とにかく面白かったし、構成がすごい。アメリカ文学に新たな息吹が・・・みたいなオーバーな表現も言いすぎとは言えないんじゃないだろうか。
正直、最初の3分の1か4分の1くらいはとにかく読みにくかった。
アレックスという登場人物(僕には彼が主人公のように映った)がいるんだけど、その彼は言葉が変で、それで読みにくいっていうのがある。
最初はそれが翻訳家の能力の問題だと思ってて、とにかく読みにくい翻訳をする人だなと思っていた。実際単純な翻訳はあまりうまくない人なのかもしれない。でも、英文がどうなっているのか知らないけど、後半はとても緊迫感のある文章になっている。原文がどんなものか、とても気になる。ここまで原文が読みたくなったのは初めてだ。

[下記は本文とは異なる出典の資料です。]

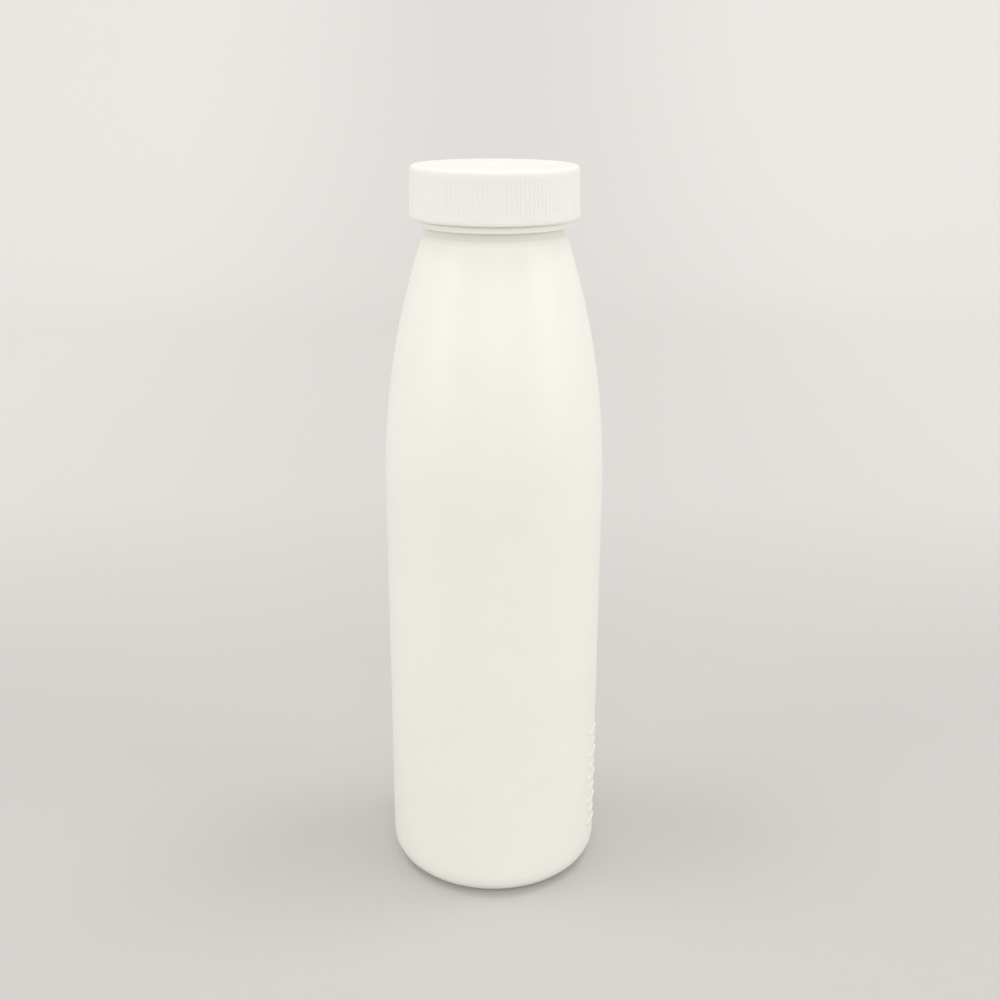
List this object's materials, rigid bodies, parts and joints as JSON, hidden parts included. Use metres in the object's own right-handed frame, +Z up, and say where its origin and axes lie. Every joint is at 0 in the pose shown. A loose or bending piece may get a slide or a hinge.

とはいえ、中盤以降はとにかくストーリー自体が面白くなってくるから、言葉の読みにくさはだんだんと気にならなくなってくるんだけどね。
内容については、展開がおもしろい。著者と名をつけられたユダヤ人の主人公ジョナサンが書き上げる、彼の家系の過去をさかのぼるストーリーがある。
それと現在のジョナサンが自分の過去を探す旅がある。
そしてその旅で彼をガイドするアレックスが、ジョナサンに送る手紙がある。
この3部構成。
ちなみにジョナサンが自分の過去を探す旅は、ガイドとしてともに行動するアレックスによる書記である。とても複雑な成り立ちで、かなりわからないところが多いんだけど、その3つのストーリーの絡み合いが面白いのも事実だ。
ジョナサンの過去を探す旅と、ジョナサンに宛てた手紙はアレックスによるもので、この2編に関しては笑いが含まれる。特に旅の中でアレックスとジョナサンが交わすかみ合っていない会話はおもしろい。
アレックスは「ライ麦畑でつかまえて」(サリンジャー著)の主人公・ホールデンように似てる。アレックスの話し口調によるものなのかもしれない。
どこか大人をさめた目でみて、兄弟には異常に優しい。言葉がおかしく、自分に自信をもっている。とてもホールデンに似ていると感じた。
この彼のユニークさが、全体を通してのストーリーの感動を生み出しているんだと思う。
今言った2編とは一線を画す、ジョナサンの家系のストーリーは、どこかファンタジーのような要素を感じる。時代が古く、小さな山間の村での出来事のせいだろうか。このストーリーでは、とりわけ「愛」がテーマになっている。
とても気に入った素晴らしいフレーズがあるから、ちょっとだけ紹介しよう。
ここには素敵な愛のメッセージが山ほど詰まっている。紹介しようかとも思ったけど、これから読む人には楽しみが減っちゃうからやめておこう。
この小説は相当奥が深い。とても難しい。わからないことばかりだ。でもおもしろさはいくらでも伝わってくる。これからまた何度でも読みたいと思える小説だった。映画化が決まっているらしく、興味があるな。
村上春樹が翻訳してくれないかな〜、って個人的には思う。近々この作家の第2作が発売されるらしい。買うしかないです。